_SUPPLIED MATERIAL_
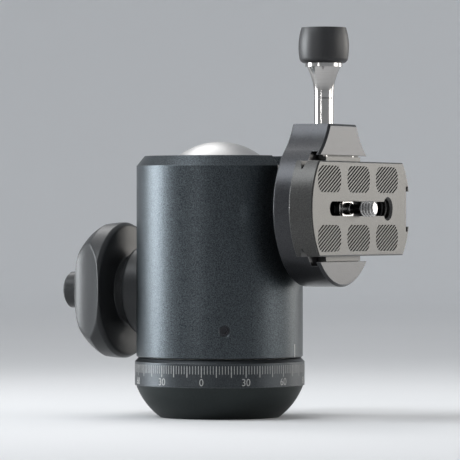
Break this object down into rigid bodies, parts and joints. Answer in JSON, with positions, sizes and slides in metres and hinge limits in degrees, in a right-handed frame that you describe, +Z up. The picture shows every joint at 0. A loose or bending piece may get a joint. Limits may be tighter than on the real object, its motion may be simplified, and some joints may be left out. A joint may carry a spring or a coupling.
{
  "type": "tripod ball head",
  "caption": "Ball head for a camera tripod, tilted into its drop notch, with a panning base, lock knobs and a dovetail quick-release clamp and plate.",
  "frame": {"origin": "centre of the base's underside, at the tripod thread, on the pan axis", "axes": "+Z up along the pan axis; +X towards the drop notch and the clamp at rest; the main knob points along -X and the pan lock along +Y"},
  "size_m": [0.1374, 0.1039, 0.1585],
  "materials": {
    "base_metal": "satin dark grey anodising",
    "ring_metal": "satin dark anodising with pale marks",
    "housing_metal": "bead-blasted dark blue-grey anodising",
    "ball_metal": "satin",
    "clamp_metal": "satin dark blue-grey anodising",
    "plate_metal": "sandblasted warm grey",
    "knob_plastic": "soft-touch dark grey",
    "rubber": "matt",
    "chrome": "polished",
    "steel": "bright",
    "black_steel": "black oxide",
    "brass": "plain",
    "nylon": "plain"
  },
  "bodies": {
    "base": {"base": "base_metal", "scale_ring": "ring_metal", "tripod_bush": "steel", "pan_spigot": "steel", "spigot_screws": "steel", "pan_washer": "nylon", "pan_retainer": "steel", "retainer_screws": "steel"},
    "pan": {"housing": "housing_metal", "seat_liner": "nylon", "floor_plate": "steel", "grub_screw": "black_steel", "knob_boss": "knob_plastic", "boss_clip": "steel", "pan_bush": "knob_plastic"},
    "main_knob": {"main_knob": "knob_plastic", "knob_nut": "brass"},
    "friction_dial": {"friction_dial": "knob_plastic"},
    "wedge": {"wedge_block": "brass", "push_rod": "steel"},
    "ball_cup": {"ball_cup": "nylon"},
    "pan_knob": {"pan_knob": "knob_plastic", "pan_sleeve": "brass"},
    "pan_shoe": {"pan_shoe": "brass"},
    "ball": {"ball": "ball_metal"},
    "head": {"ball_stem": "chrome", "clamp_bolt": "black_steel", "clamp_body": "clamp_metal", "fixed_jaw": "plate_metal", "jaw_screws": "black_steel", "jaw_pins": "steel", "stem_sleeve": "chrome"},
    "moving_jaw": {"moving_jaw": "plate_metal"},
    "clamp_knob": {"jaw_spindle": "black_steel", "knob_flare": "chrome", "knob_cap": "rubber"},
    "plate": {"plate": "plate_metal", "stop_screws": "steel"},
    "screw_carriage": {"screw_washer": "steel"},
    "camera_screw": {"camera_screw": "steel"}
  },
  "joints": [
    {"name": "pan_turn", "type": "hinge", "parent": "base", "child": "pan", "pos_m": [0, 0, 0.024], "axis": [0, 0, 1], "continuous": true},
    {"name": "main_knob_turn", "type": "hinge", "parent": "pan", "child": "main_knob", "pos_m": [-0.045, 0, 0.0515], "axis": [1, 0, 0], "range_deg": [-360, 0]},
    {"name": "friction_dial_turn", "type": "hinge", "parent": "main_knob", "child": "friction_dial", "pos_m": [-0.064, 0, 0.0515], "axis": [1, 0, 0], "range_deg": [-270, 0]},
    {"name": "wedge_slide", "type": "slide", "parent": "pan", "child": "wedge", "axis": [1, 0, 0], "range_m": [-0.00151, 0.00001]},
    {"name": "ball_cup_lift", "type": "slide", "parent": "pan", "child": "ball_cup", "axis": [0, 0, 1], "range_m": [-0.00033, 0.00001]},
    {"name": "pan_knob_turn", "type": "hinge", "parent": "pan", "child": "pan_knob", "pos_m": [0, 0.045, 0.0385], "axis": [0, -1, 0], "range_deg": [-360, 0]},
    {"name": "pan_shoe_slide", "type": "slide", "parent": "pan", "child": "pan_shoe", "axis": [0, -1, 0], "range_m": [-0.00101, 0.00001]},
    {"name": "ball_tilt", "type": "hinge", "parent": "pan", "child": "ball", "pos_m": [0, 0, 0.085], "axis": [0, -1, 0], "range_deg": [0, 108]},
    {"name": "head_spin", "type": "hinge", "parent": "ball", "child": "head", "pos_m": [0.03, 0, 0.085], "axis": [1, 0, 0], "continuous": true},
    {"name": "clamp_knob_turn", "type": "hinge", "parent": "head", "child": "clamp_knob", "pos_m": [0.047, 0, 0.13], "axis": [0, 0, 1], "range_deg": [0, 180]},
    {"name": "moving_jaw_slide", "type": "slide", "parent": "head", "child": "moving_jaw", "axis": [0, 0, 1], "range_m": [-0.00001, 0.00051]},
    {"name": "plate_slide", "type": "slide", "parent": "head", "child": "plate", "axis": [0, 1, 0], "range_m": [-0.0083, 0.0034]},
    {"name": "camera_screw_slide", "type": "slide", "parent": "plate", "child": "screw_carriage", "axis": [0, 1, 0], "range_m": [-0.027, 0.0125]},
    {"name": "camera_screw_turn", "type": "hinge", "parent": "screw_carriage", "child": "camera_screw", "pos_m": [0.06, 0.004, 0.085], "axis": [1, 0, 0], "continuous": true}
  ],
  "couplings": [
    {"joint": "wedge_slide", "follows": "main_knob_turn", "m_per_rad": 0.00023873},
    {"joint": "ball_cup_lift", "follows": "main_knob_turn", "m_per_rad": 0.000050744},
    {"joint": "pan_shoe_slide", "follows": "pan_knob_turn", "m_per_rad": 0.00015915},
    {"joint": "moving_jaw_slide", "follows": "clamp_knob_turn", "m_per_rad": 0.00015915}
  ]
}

_TO DO_
Copy each line above containing the string "joints".

_REPLY_
Break this object down into rigid bodies, parts and joints. Answer in JSON, with positions, sizes and slides in metres and hinge limits in degrees, in a right-handed frame that you describe, +Z up. The picture shows every joint at 0. A loose or bending piece may get a joint. Limits may be tighter than on the real object, its motion may be simplified, and some joints may be left out. A joint may carry a spring or a coupling.
  "joints": [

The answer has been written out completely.